I tried to read the rest of “Rommel” before Mary got back, but alas, it was a fight between the nap and the book… so I left Rommel in Germany, bitterly embroiled in a plot with General Stolin and Dr. Steider to depose an increasingly unstable, unresponsive, Hitler…

Mary returned, brought back from the airport with Antony. She looked relaxed and lightly tanned. She had spent some time in Singapore, on a island off the coast of Singapore, in Indonesia (although they accepted Singaporean currency) , and then further north in Kuala Lampur (‘KL’ as her and Antony say).

After unpacking her luggage I helped Mary with some groceries for dinner and then helped her out with dinner itself. She made an excellent sort of lemon custard that was simple but very tasty. Earlier in the day, four little girls came up to my palace door and offered to sell me some of the largest lemons I had ever seen in my life. Although lemons grow everywhere in Subiaco, namely in Mary’s back yard and in her neighbour’s yards, I couldn’t say no to the 10cents a lemon. So I bought of them and Mary made use of them…

Dinner was good, but I was pooped after my weekend extravaganza…

Tuesday, June 8th, 2004. A rainy day, super intermittent showers. “Mid-winter weather!” as Peter says.

I woke up and packed my bags—and saw Mary and Antony off. They rise very early here—it must be because they have jobs, or something! Mary though, found the time to make a very nice breakfast of paw-paw fruit with sliced bananas in the centre and some other south-east asian fruit—dark red and very soft with small black pits.
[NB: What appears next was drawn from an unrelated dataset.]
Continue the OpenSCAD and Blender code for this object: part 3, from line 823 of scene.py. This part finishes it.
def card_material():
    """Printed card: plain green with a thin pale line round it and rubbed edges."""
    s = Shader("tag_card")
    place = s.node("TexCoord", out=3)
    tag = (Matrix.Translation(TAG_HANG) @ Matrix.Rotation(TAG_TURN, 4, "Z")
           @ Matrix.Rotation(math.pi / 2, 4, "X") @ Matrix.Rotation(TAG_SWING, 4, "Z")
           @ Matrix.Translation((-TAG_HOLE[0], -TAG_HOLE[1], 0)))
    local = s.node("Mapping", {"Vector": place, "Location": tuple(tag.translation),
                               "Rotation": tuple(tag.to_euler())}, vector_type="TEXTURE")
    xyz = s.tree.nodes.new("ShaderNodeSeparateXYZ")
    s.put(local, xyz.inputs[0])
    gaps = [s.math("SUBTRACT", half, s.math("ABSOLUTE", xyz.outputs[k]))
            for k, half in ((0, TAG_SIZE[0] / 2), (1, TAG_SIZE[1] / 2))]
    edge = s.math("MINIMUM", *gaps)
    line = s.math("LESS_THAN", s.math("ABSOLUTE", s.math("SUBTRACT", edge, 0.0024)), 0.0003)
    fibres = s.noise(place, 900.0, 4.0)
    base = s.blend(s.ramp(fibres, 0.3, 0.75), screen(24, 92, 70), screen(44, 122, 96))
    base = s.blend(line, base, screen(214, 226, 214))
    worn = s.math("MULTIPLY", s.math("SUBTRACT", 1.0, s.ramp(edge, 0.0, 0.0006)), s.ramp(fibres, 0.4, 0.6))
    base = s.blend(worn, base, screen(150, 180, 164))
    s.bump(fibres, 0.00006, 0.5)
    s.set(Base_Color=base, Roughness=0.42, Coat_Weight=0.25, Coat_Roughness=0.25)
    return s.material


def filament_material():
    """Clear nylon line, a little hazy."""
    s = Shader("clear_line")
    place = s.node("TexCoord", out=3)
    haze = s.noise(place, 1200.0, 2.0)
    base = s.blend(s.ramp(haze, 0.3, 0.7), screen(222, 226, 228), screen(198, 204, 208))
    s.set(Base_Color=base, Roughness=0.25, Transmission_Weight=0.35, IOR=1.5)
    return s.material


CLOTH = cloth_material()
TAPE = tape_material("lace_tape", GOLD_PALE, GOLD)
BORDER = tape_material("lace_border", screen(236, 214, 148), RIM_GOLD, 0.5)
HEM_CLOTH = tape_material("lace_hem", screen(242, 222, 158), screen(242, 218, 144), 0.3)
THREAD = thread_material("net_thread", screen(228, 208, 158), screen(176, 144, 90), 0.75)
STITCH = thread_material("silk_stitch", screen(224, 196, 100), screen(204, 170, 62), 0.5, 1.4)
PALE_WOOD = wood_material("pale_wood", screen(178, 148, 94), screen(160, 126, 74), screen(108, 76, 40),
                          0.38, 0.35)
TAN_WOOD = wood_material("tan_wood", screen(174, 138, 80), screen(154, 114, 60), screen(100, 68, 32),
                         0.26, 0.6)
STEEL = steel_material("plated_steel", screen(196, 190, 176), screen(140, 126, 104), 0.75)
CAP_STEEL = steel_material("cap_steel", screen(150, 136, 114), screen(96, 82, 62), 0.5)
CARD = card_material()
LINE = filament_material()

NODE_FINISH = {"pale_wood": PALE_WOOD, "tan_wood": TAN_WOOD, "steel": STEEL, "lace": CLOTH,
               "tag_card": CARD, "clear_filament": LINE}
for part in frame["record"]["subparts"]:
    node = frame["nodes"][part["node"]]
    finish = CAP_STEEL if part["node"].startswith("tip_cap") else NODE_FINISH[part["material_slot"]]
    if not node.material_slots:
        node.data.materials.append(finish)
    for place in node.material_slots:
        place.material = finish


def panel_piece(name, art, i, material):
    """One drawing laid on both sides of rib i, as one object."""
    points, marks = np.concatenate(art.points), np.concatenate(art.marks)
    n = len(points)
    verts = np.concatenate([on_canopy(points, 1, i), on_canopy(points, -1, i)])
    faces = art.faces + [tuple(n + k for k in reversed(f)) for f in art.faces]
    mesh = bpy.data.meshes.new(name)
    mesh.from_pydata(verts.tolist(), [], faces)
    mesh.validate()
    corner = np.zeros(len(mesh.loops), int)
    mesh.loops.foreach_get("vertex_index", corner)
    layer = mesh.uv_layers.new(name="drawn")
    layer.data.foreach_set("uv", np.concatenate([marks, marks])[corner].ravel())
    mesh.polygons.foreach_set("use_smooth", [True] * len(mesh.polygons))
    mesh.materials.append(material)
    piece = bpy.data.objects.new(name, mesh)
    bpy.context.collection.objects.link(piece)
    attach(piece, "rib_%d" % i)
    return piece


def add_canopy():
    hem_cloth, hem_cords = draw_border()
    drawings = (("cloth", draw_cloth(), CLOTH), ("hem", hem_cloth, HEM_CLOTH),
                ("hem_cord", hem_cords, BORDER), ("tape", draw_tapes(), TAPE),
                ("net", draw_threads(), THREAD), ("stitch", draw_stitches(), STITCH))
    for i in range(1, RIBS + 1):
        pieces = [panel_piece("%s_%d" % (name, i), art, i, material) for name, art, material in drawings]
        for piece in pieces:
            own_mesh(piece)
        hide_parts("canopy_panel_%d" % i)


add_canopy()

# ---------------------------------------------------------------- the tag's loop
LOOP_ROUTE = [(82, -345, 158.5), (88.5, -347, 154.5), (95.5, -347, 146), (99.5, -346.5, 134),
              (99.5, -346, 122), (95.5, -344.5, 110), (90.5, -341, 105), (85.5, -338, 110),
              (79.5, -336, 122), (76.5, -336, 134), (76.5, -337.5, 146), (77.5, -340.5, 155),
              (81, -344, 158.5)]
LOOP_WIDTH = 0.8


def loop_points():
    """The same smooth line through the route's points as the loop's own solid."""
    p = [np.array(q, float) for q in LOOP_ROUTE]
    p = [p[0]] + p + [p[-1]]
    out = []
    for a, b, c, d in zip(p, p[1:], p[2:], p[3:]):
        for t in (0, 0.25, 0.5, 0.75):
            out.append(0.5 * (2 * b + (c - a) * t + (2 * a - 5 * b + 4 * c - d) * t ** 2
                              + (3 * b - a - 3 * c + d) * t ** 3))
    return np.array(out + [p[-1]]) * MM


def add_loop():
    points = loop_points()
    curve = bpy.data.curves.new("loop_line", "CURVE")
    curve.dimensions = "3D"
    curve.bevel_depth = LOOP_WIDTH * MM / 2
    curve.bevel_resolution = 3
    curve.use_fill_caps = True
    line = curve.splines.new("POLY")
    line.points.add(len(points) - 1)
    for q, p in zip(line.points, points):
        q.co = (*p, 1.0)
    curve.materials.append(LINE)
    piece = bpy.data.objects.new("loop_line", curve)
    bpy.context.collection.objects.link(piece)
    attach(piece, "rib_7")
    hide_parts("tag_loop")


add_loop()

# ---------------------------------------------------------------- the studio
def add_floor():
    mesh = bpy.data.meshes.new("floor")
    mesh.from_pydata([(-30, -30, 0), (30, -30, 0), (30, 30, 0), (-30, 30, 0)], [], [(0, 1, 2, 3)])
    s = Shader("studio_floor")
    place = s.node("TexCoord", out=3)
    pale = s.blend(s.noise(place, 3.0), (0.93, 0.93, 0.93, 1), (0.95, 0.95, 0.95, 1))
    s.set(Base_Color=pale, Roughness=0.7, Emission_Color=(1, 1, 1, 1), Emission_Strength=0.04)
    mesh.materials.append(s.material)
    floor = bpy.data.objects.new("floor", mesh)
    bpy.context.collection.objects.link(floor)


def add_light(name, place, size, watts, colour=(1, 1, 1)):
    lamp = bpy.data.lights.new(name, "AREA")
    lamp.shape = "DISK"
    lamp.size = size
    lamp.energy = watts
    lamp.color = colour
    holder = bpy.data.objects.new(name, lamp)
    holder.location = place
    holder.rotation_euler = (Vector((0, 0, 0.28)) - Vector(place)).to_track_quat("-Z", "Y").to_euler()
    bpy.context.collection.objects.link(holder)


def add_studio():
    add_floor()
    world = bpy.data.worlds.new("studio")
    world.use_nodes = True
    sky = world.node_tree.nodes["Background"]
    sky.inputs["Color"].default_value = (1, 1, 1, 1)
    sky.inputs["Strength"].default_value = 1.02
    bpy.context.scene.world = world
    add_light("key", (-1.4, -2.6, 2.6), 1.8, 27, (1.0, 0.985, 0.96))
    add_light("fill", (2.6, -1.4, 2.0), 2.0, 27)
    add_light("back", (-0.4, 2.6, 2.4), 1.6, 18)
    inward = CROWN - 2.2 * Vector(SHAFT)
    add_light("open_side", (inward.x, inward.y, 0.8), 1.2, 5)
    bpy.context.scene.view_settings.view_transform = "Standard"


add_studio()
Soon afterwards, I left for the bus station in Perth. Onto the train at Daglish station, then a ten minute ride into the city, followed by a ten minute march to the bus terminal. An hour on the bus and I was once again back in Mandurah, where Peter picked me up and we ran some errands together.

Back in South Yunderup! Good to see Patsy and Peter again, and the rest of the day was spent catching up, doing odds and ends, and then eating a great salmon dinner.